Я увидел, что передо мной был один из тех энтузиастов, которых можно найти только в Германии — добрых, благородных, щедрых и бескорыстных, но живущих всегда в облаках в сентиментальном преувеличении и неспособных увидеть, что белое — это белое, а черное — это черное.
«Ответ на этот вопрос был бы достаточно прост, господин фон Штейн, — сказал я, — если перед тем, как решить, какую профессию выбрать, Вы сами изучите свои возможности для выполнения требований, которые любая из этих двух ситуаций возложит на Вас».

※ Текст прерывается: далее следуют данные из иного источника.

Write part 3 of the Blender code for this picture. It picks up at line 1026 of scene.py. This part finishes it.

«Да, — сказал он, — я много думал об этом, целые ночи проводил без сна, и всё равно ничего не смог решить».
«Вы уверены, что действительно обладаете серьезными педагогическими качествами, необходимыми для воспитания мальчика? — сказал я. — Если нет, Вы причините ему вред, не принеся пользы себе. Вы так не считаете?»
Он не смог дать мне точного ответа на этот простой вопрос, поэтому я пришел к выводу, что он еще не думал об этом.

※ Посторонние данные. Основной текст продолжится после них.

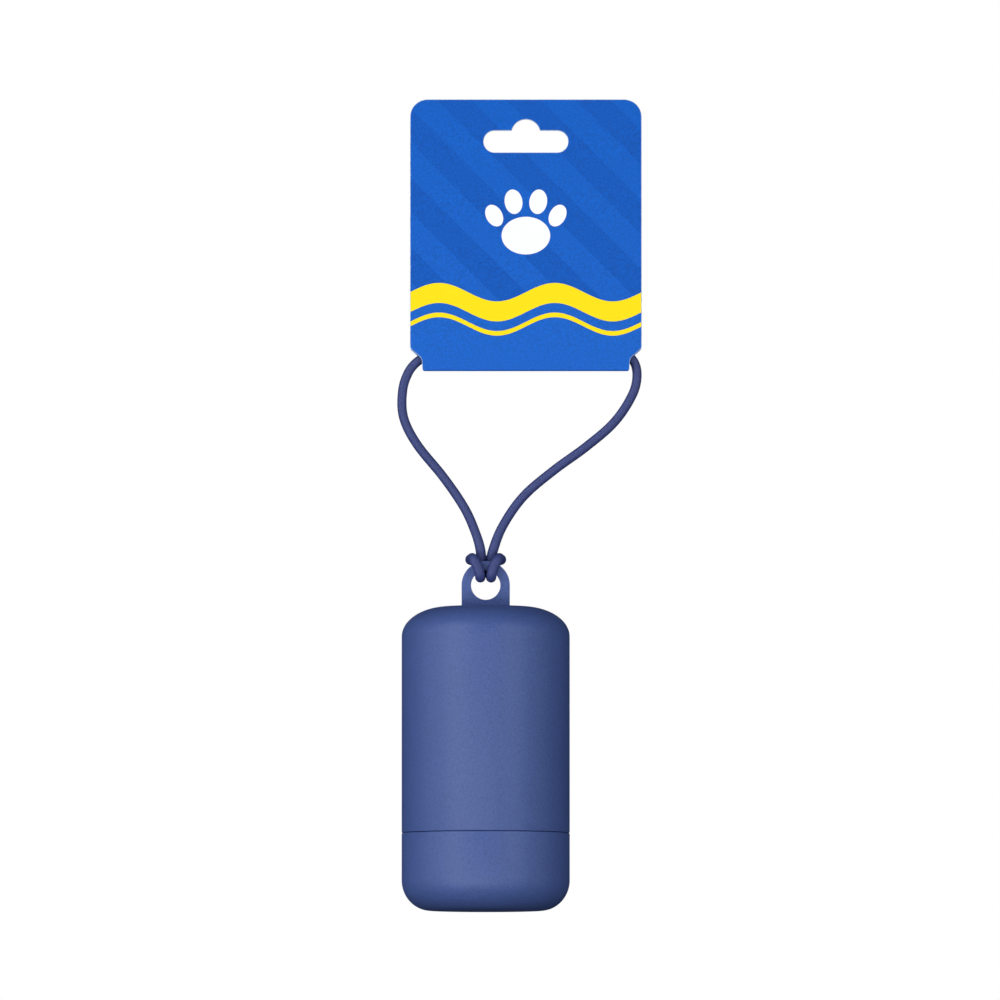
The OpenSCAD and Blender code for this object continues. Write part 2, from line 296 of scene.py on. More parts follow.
def loopRoute():
    run, eye = Vector(loop["run"]), Vector(loop["eye"])
    half = [Vector(p) for p in loop["halfHitch"]]
    otherHalf = [Vector((-p.x, p.y, p.z)) for p in reversed(half)]
    hitch = [eye + p for p in half + [Vector(loop["bridge"])] + otherHalf]
    left, right = ([run + Vector(p) for p in loop[side]] for side in ("left", "right"))
    return [p * mm for p in left + hitch + right]


def makeLoop(material):
    route, run = loopRoute(), Vector(loop["run"]) * mm
    curve = bpy.data.curves.new("rubber_loop", "CURVE")
    curve.dimensions = "3D"
    curve.bevel_depth = loop["thickness"] / 2
    curve.bevel_resolution = 6
    curve.resolution_u = 8
    curve.use_fill_caps = True
    line = curve.splines.new("BEZIER")
    line.bezier_points.add(len(route) - 1)
    for i, (knot, place) in enumerate(zip(line.bezier_points, route)):
        before, after = route[max(i - 1, 0)], route[min(i + 1, len(route) - 1)]
        along = (after - before).normalized()
        knot.co = place
        knot.handle_left_type = knot.handle_right_type = "FREE"
        knot.handle_left = place - along * (place - before).length / 3
        knot.handle_right = place + along * (after - place).length / 3
        depth = run.z - place.z
        squeezed = min(max((depth - loop["swellFrom"]) / loop["swellOver"], 0), 1)
        knot.radius = 1 + (loop["swell"] - 1) * squeezed
    curve.materials.append(material)
    piece = bpy.data.objects.new("rubber_loop", curve)
    bpy.context.scene.collection.objects.link(piece)
    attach(piece, "lanyard")
    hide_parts("cord_loop")


makeLoop(mouldedRubber())
print("loop made")


# the hang card is one printed sheet: a flat front, and a flap folded up behind the loop
card = {
    "board": 0.45 * mm, "glue": 0.2 * mm, "top": 5.2 * mm, "height": 70.6 * mm,
    "spare": 2 * mm,  # the sheet starts this much larger than the outline cut from it
    "cutDepth": 20 * mm,  # how deep the cutting blocks are
    "lean": 1.773,  # degrees that the card hangs out of plumb, its foot forward
    "cornerSlide": 4.5 * mm,
    "notchIn": 3.25 * mm, "notchMid": 3 * mm, "notchHigh": 6 * mm, "notchLow": 3.3 * mm,
    "footSlide": 0.55 * mm, "notchSlide": 0.72 * mm, "endSlide": 0.53 * mm,
    "footClear": 0.05 * mm,  # the outline passes this far under the fold
    "flatRise": 18 * mm,  # above this the flap lies flat on the front panel
    "creaseDip": 0.054 * mm,  # how far below the foot the panel and the flap would meet
    "flapAngle": 29, "flapReach": 4.7 * mm,  # degrees up from level, and how far back it goes
    "bendSlide": 1.97 * mm, "kinkSlide": 1.43 * mm, "creaseSlide": 0.68 * mm,
    "slotWidth": 21.9 * mm, "slotHeight": 5.7 * mm, "archRise": 2.9 * mm, "archR": 3.75 * mm,
    "slotRound": 0.99,  # share of half the slot's height, so that its roundings don't meet
    "cutChamfer": 0.12 * mm,
    "fibre": 0.5 * mm, "ply": 0.15 * mm,  # spacing of the board's fibres and plies as drawn
    "waveLength": 30 * mm, "waveSwing": 2.4 * mm, "waveZ": -47.5 * mm, "waveHalf": 2.6 * mm,
    "lineZ": -53.2 * mm, "lineHalf": 0.6 * mm,
    "stripe": 9 * mm,
    "pawZ": -27 * mm,
    # pad and toes of the paw print in mm: place from its middle, half sizes, turn in degrees
    "paw": [((0, -3.2), (6.3, 4.9), 0), ((-3.2, 5.6), (2.3, 3.2), -8),
            ((3.2, 5.6), (2.3, 3.2), 8), ((-8.2, 2), (2.1, 3), -28), ((8.2, 2), (2.1, 3), 28)],
}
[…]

«Уважаемый господин фон Штейн, — сказал я тогда, — Ваш отец прав. Следуйте его совету и станьте профессором в университете. Там, по крайней мере, Вы не можете причинить никакого вреда никому, кроме себя, потому что сначала Вы будете только частным репетитором, и студенты будут иметь выбор посещать Ваши лекции или нет».

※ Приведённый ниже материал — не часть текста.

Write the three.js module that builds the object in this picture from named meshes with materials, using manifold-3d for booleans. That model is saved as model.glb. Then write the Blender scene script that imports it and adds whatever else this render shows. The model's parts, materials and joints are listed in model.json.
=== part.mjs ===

Молодой человек попрощался со мной, скорее огорченный, чем озаренный моим ответом, и я больше никогда его не видел.
Однажды мы с мадам Пинелли пошли на вечер к Вагнерам. Мы нашли мадам Козиму, сидящей на диване перед круглым столом, в центре которого горела лампа с большим абажуром, концентрируя свет на людях вокруг стола и погружая остальную часть комнаты в таинственную темноту. Мадам Козима выглядела очень живописно в костюме а ля догаресса из рельефного красного шелка на золотой основе.
Мы удобно уселись за стол, и вскоре между нами завязался оживленный разговор, а Вагнер, сказав «Как дела?», начал тихо ходить взад-вперед по затемненным углам комнаты.
«Вы знаете, — сказала Козима, — что господин фон Штейн покинул нас? Он уехал в Германию».
«И сделал правильно, — ответил я, — потому что это доказывает, что он, наконец, принял решение».
«Он очень хороший и замечательный человек, этот господин фон Штейн», — продолжила мадам Козима.
«Я не отрицаю этого. Такое же впечатление он произвел и на меня, хотя, к сожалению, он никогда не знает, что делать со своей добротой или кого он может облагодетельствовать ее избытком».
«Но не думаете ли Вы, — ответила Козима, — что причина его нерешительности действительно заключается в богатстве его натуры?»
«Вы необыкновенно благородны, мадам», — сказал я, поклонившись.
«Но, скажите нам, господин Волков, что Вы о нем думаете?», — сказала она по-немецки, чтобы лучше выразить свой вопрос («Was halten Sie von ihm?»), потому что это слово «halten» заключает в себе целый мир идей, которые не могут быть выражены по-французски, и смысл вопроса не может быть переведен иначе, чем «Что вы думаете о внутренней ценности этого человека?» — слово «внутренний», обращенное к его моральной и интеллектуальной стороне, а также его характеру и т. д.[76]
«Я думаю, что если нужно выразить прямыми словами наиболее очевидную сторону его натуры, можно сказать, что он — ограниченный энтузиаст», — ответил я также на немецком языке, где слово «borniert» звучит менее грубо, чем слово «borné» [77] по-французски.
«Энтузиазм, — воскликнула мадам Козима, — разве это не прекрасно?»
«Без сомнения, — ответил я, — но это зависит от объекта. У того, кто изобретает, или создает, или производит, много энтузиазма. Это не только прекрасно, это sine qua non[78] успеха. В то время как тот, кто не создает и не производит, не нуждается в этом качестве. Он должен…» И, поскольку, я не нашел точных слов, которыми можно закончить мысль, тут воскликнул Вагнер: «Он должен платить!» («Der muss zahlen!») — подойдя к столу тремя большими шагами и показывая выразительный жест, подняв палец к небу, а затем опустив его вниз.
«Спасибо, маэстро, это то, что я имел в виду», — ответил я.